先日、定期検診で眼科を訪ねた。
昨年までは、杉並区の健康診断の中に、眼科検査が入っていた。
今年から、糖尿病および糖尿病が疑われる人のみが、眼科検診を受けることに変更になった。
社会保険・健康保険の実情の逼迫さからすれば、自費で受けることもいたしかたない。
女医先生の検査を受けて、終わりかと思っていたら、有無を言わさず「眼底検査」をすることになった。
あっという間に目薬をさされた。
「お近くなので、30分したら戻ってきてきください。
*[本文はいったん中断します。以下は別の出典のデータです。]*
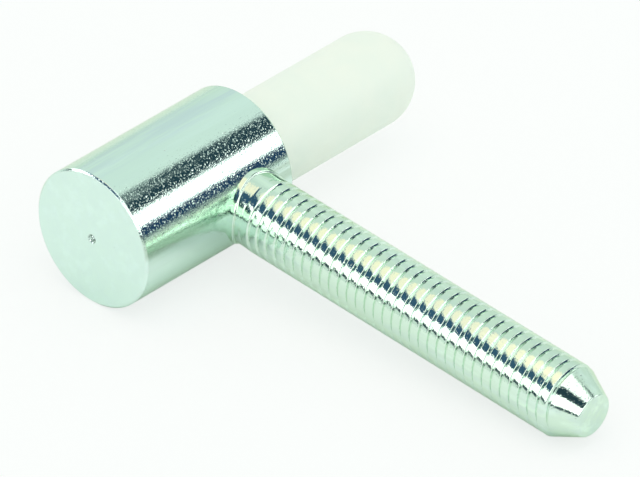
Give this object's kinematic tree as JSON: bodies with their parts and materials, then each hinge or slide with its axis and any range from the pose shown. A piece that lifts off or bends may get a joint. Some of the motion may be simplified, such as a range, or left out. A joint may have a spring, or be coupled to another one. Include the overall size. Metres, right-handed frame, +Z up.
{
  "type": "screw-in hinge bottom half",
  "caption": "Plated steel barrel with a domed white bearing sleeve standing on its end and a long threaded stud set square in its side, the fixed half of a screw-in hinge.",
  "frame": {"origin": "on the hinge axis, in the barrel's bearing face, which the top half of the hinge turns on", "axes": "+Y along the hinge axis, out of the bearing face and towards the domed end of the sleeve. +Z up from the surface that the loose half lies on, which is the plane z = -7.5 mm. +X along that surface, the way the stud points: the stud itself leans 4.19 degrees down from +X."},
  "size_m": [0.06, 0.0445, 0.015],
  "materials": {
    "plated_steel": "gloss",
    "ground_steel": "satin",
    "white_plastic": "satin"
  },
  "bodies": {
    "root": {"barrel": "plated_steel", "threaded_stud": "plated_steel", "hinge_pin": "ground_steel", "bearing_sleeve": "white_plastic"}
  },
  "joints": []
}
足元に気をつけて、転ばないように」
行きつけの眼科医院は、この9月に自宅から1分のところに移転してきた。
医院を出た時には、視覚にそれほどの変化はなかった。
しかし、28分後に自宅を出て、商店街にある5階建ての白い建物を見上げた。
そこには今までに見たことがない風景が広がっているではないか。
最上階に向かって真っ白な輝きがそのまま空に溶け込んで行く。
描きかけの絵のように、建物の途中からキャンバスの白が残されている状態に見えた。
「なんてシュールだ!」
ダリの絵画かと見まごう町が出現している。
とにかく眩しい。
かれこれ40年以上前に一度眼底検査を受けたことがあった。
その時は、30分の間に何回か点眼して、瞳孔が開くのを病院で待っていた記憶が蘇った。
今回は、たった一回の「散瞳薬」で、見える世界が変わった。
正直言って、ちょっと恐ろしい感じがしなくもないが・・・・
それはそれとして、検査の結果は何事も問題ないということだったが、視野検査を予約して帰宅した。
しばらく自宅にこもっていたが、じっとしていられずスーパーに買い物に出かけた。
「おー」
駅前の横断歩道の白線が、眩しいことと言ったらない。
光が、目に、痛いほどの勢いで刺さってくる。
思わずさしていた日傘の先を鼻まで下げて、影を作って歩いていた。
不謹慎ながら、ピカドンを見た時は、こんなだったのだろうか?
ことさら慎重に歩きながら、あらぬ想像をめぐらしてしまった。
カメラのレンズの絞り操作を思った。
目の前に広がる風景は、極端にハレーションを起こした写真のようだ。
瞳孔が開きっぱなしになると、世界の見え方がこんなにも違う。
それを起こしたのは医薬品だ。
たった一滴で、人間の体・感覚を、一瞬にして変えてしまった。
本を読むことも、デジタル機器を見ることも、する気がおきず、何と無く思い巡らせながら午後を過ごした。
夕方になって再び町に出た。
目の前に現れた町は、いつもの見慣れた風景に戻っていた。